[Prev][Next][Index][Thread]

Re: Damages to Electronic Equipment



Hi Ruud,

At 02:22 PM 02/16/2000 +0100, you wrote:
snip...
>
>Hi Terry,
>
>Yesterday evening I enjoyed myself with some of your papers and I 
>was certainly surprised to read about your 50MHz pulses discovery.
>I was also pleasantly surprised about your professionel appproach.
>How nice to share that info with the 'Tesla Community'. I can 
>imagine that was a lot of work (without getting payed).
>
>But, let me stick to the subject: 
>
>first to be exact: you cannot create an EMI pulse. The 'I' stands for 
>'Interference' and this term is used in the chip industry to indicate 
>possible disturbance of an electronic signal by EMP's (Electro 
>Magnetic Pulse) or in general by Electro Magnetic Waves.
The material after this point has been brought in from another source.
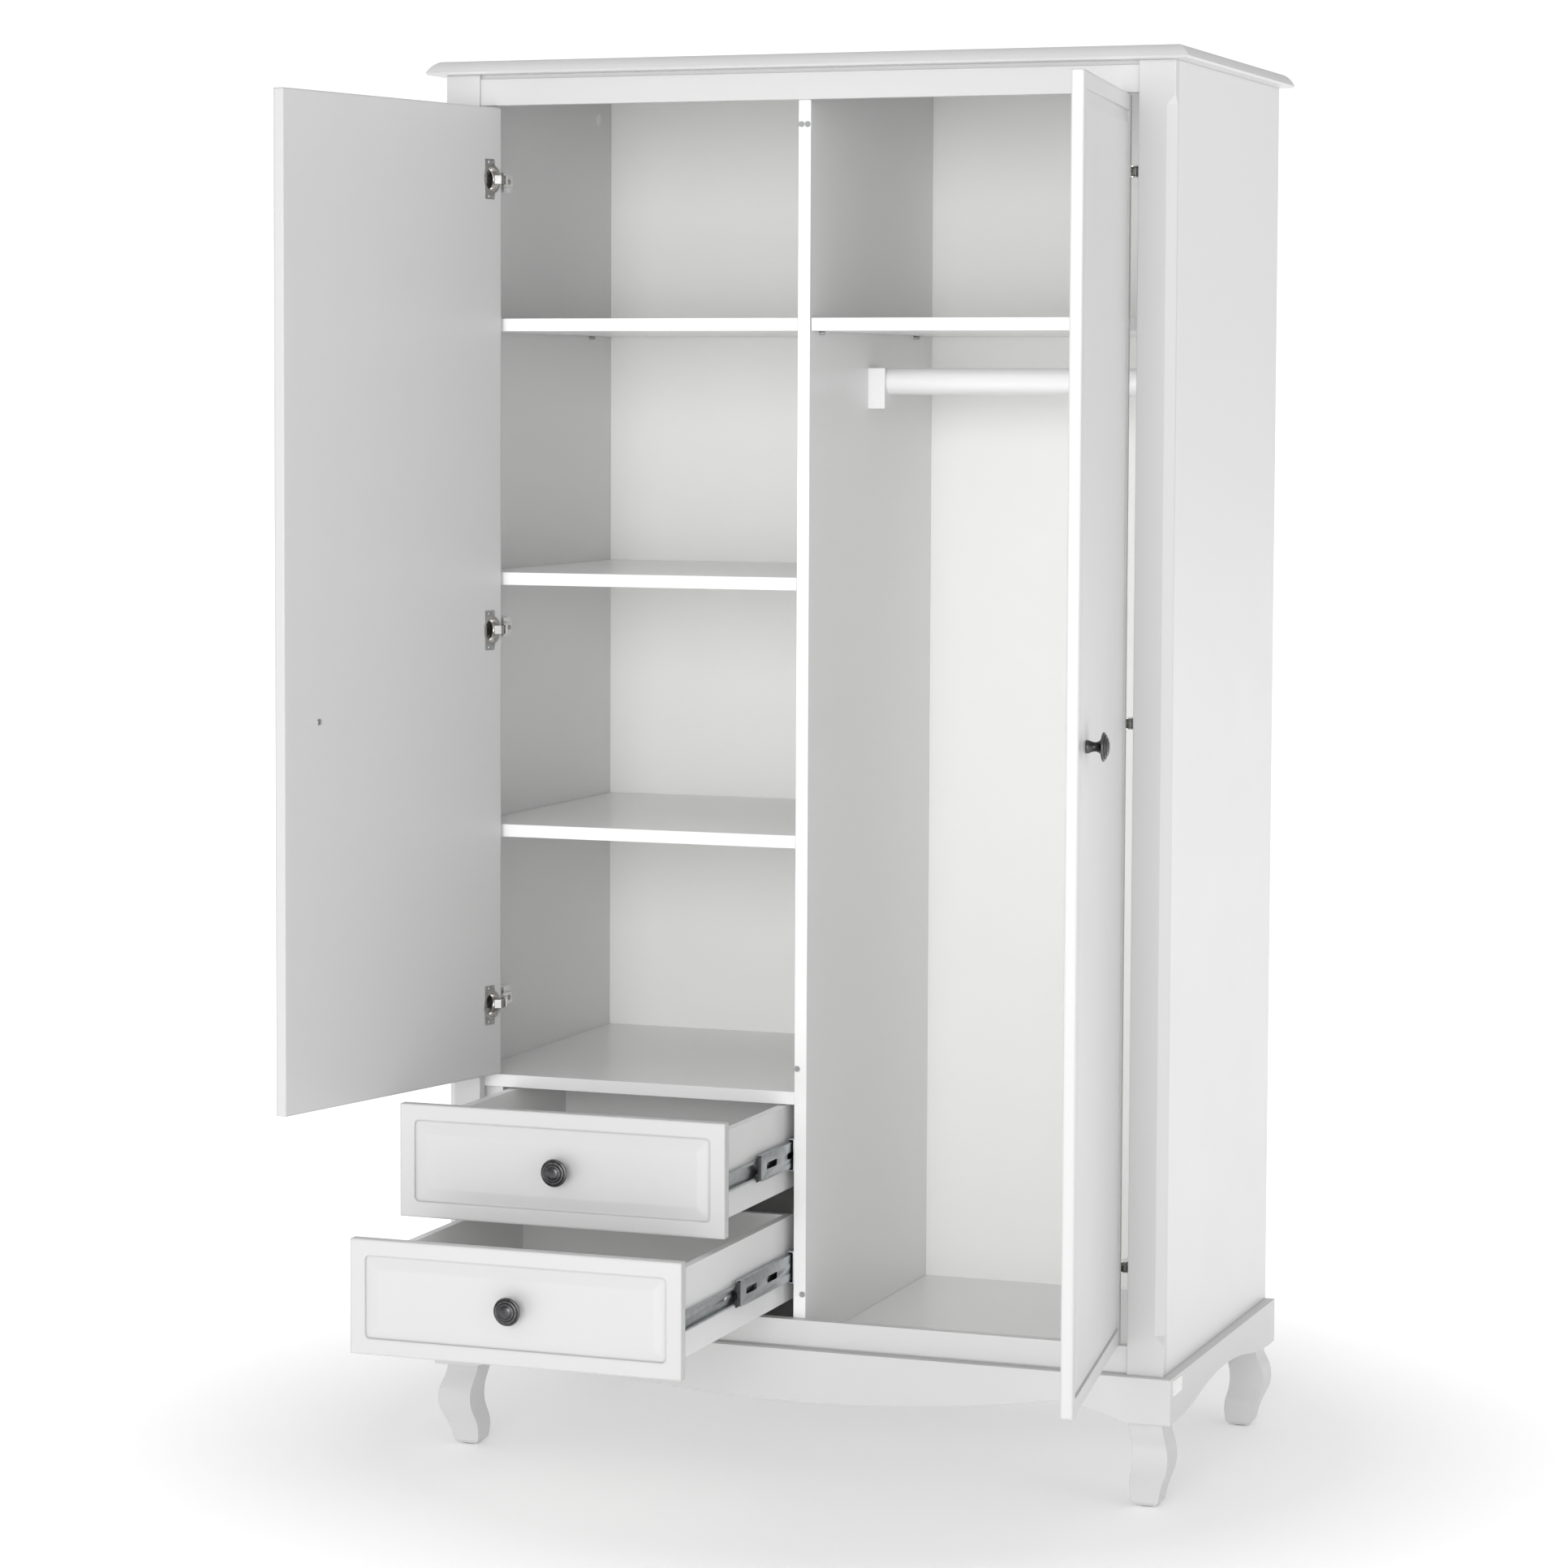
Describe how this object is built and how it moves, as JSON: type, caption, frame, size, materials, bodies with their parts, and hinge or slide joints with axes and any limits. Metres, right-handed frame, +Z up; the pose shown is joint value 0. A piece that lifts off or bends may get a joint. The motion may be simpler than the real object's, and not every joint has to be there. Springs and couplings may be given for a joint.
{
  "type": "wardrobe",
  "caption": "White framed wardrobe with hinged panelled doors over shelves, stacked drawers and a hanging space, on a shaped plinth with curved legs.",
  "frame": {"origin": "on the floor under the middle of the carcass (the box of the side panels, posts and back, without plinth and top overhang)", "axes": "+X to the right seen from the front, +Y towards the back, +Z up; the front faces -Y"},
  "size_m": [1.15, 1.038, 1.98],
  "materials": {
    "white_board": "satin white lacquer on fibreboard",
    "back_board": "matt white hardboard",
    "drawer_board": "matt white melamine on chipboard",
    "zinc_steel": "zinc plated",
    "nickel_steel": "nickel plated",
    "knob_metal": "antiqued dark pewter",
    "white_plastic": "matt",
    "dark_plastic": "matt",
    "clear_plastic": "soft clear"
  },
  "bodies": {
    "cabinet": {"top_board": "white_board", "left_side_panel": "white_board", "right_side_panel": "white_board", "left_front_post": "white_board", "right_front_post": "white_board", "header_rail": "white_board", "bottom_rail": "white_board", "centre_divider": "white_board", "bottom_panel": "white_board", "back_panel": "back_board", "lower_left_shelf": "white_board", "middle_left_shelf": "white_board", "upper_left_shelf": "white_board", "drawer_top_shelf": "white_board", "right_shelf": "white_board", "shelf_supports": "zinc_steel", "clothes_rail": "white_board", "rail_blocks": "white_board", "front_apron": "white_board", "left_apron": "white_board", "right_apron": "white_board", "rear_apron": "white_board", "plinth_corner_blocks": "white_board", "front_left_leg": "white_board", "front_right_leg": "white_board", "rear_left_leg": "white_board", "rear_right_leg": "white_board", "foot_glides": "dark_plastic", "hinge_blocks": "white_board", "hinge_arms": "nickel_steel", "cam_fittings": "zinc_steel", "cam_covers": "white_plastic", "wall_brackets": "zinc_steel", "runner_packer": "white_board", "runner_cabinet_members": "zinc_steel", "door_bumpers": "clear_plastic"},
    "left_door": {"left_door_panel": "white_board", "left_door_knob": "knob_metal", "left_knob_screw": "zinc_steel", "left_hinge_cups": "nickel_steel"},
    "left_hinge_link": {"left_hinge_links": "nickel_steel"},
    "right_door": {"right_door_panel": "white_board", "right_door_knob": "knob_metal", "right_knob_screw": "zinc_steel", "right_hinge_cups": "nickel_steel"},
    "right_hinge_link": {"right_hinge_links": "nickel_steel"},
    "upper_drawer": {"upper_drawer_front": "white_board", "upper_drawer_sides": "drawer_board", "upper_drawer_back": "drawer_board", "upper_drawer_bottom": "back_board", "upper_drawer_knob": "knob_metal", "upper_runner_drawer_members": "zinc_steel"},
    "upper_runner_middle": {"upper_runner_middle_members": "zinc_steel"},
    "lower_drawer": {"lower_drawer_front": "white_board", "lower_drawer_sides": "drawer_board", "lower_drawer_back": "drawer_board", "lower_drawer_bottom": "back_board", "lower_drawer_knob": "knob_metal", "lower_runner_drawer_members": "zinc_steel"},
    "lower_runner_middle": {"lower_runner_middle_members": "zinc_steel"}
  },
  "joints": [
    {"name": "left_door_hinge", "type": "hinge", "parent": "cabinet", "child": "left_door", "pos_m": [-0.4677, -0.286, 1.07], "axis": [0, 0, -1], "range_deg": [-103.5, 6.5]},
    {"name": "left_link_hinge", "type": "hinge", "parent": "cabinet", "child": "left_hinge_link", "pos_m": [-0.4677, -0.286, 1.07], "axis": [0, 0, -1], "range_deg": [-51.75, 3.25]},
    {"name": "right_door_hinge", "type": "hinge", "parent": "cabinet", "child": "right_door", "pos_m": [0.4677, -0.286, 1.07], "axis": [0, 0, 1], "range_deg": [-98.5, 11.5]},
    {"name": "right_link_hinge", "type": "hinge", "parent": "cabinet", "child": "right_hinge_link", "pos_m": [0.4677, -0.286, 1.07], "axis": [0, 0, 1], "range_deg": [-49.25, 5.75]},
    {"name": "upper_drawer_slide", "type": "slide", "parent": "cabinet", "child": "upper_drawer", "axis": [0, -1, 0], "range_m": [-0.274, 0.176]},
    {"name": "upper_runner_slide", "type": "slide", "parent": "cabinet", "child": "upper_runner_middle", "axis": [0, -1, 0], "range_m": [-0.137, 0.088]},
    {"name": "lower_drawer_slide", "type": "slide", "parent": "cabinet", "child": "lower_drawer", "axis": [0, -1, 0], "range_m": [-0.432, 0.018]},
    {"name": "lower_runner_slide", "type": "slide", "parent": "cabinet", "child": "lower_runner_middle", "axis": [0, -1, 0], "range_m": [-0.216, 0.009]}
  ],
  "couplings": [
    {"joint": "left_link_hinge", "follows": "left_door_hinge", "ratio": 0.5},
    {"joint": "right_link_hinge", "follows": "right_door_hinge", "ratio": 0.5},
    {"joint": "upper_runner_slide", "follows": "upper_drawer_slide", "ratio": 0.5},
    {"joint": "lower_runner_slide", "follows": "lower_drawer_slide", "ratio": 0.5}
  ]
}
What I meant is that the instant the gap first fires.  All the parasitic
capacitances and inductances in the wiring ring with a transient response.
This accounts for the very powerful initial burst of noise.  This burst is
repeated say 120 times per second every time the gap fires.  The zero
crossing bursts have a lot of noise to but not nearly as much as the
initial burst.  Multigap gaps have much higher noise that the higher
efficiency types. 

>
>Ofcourse the Tesla arcs (EMP's) will radiate HF energy (lightning 
>does also), but because the arc is really short-circuiting the coil's 
>secondary and therefore the system must lose energy in the form 
>of ionisation, light, warming up the air and making ozon. In the 
>archives people are reporting that the light intensity from there TL-
>tubes (excited electrons by the Tesla coil) is decreasing significant
>when the toroid does not arc and they put something on it to let it 
>arc. I think this support my theorem at the least (It will not proof 
>that I'm right however).
>
>I think my theorem that a Tesla Coil will radiate less HF power 
>when it arcs then when she does not will hold. The picture will 
>change when there is more power consumption at the moment 
>arc's appear. Do you know something about that? ('measuring is 
>knowing, all the rest is guessing')

Theoretically, if the system arcs to ground, the secondary energy will
never get a chance to return to the primary system, so no more power will
be lost in the gap.  Thus, more energy is expended in the output arc.

The output will not be a say 200kHz signal but more a high current burst.
This depends on the voltage (300kV), terminal capacitance (30pf), and
effective resistance of the ground path (?).  Basically, your are
dissipating 1.35 joules in far less than a microsecond (~10 million plus
instantaneous watts!).  A lot of that goes into pure heat following the
I^2R rule.  However, those arcs definitely put a pretty good RF noise pulse
out too.

Personally, I like air streamers...

Cheers,

	Terry
 

>
>Ruud de Graaf
>Greetings from lovely and wet Holland.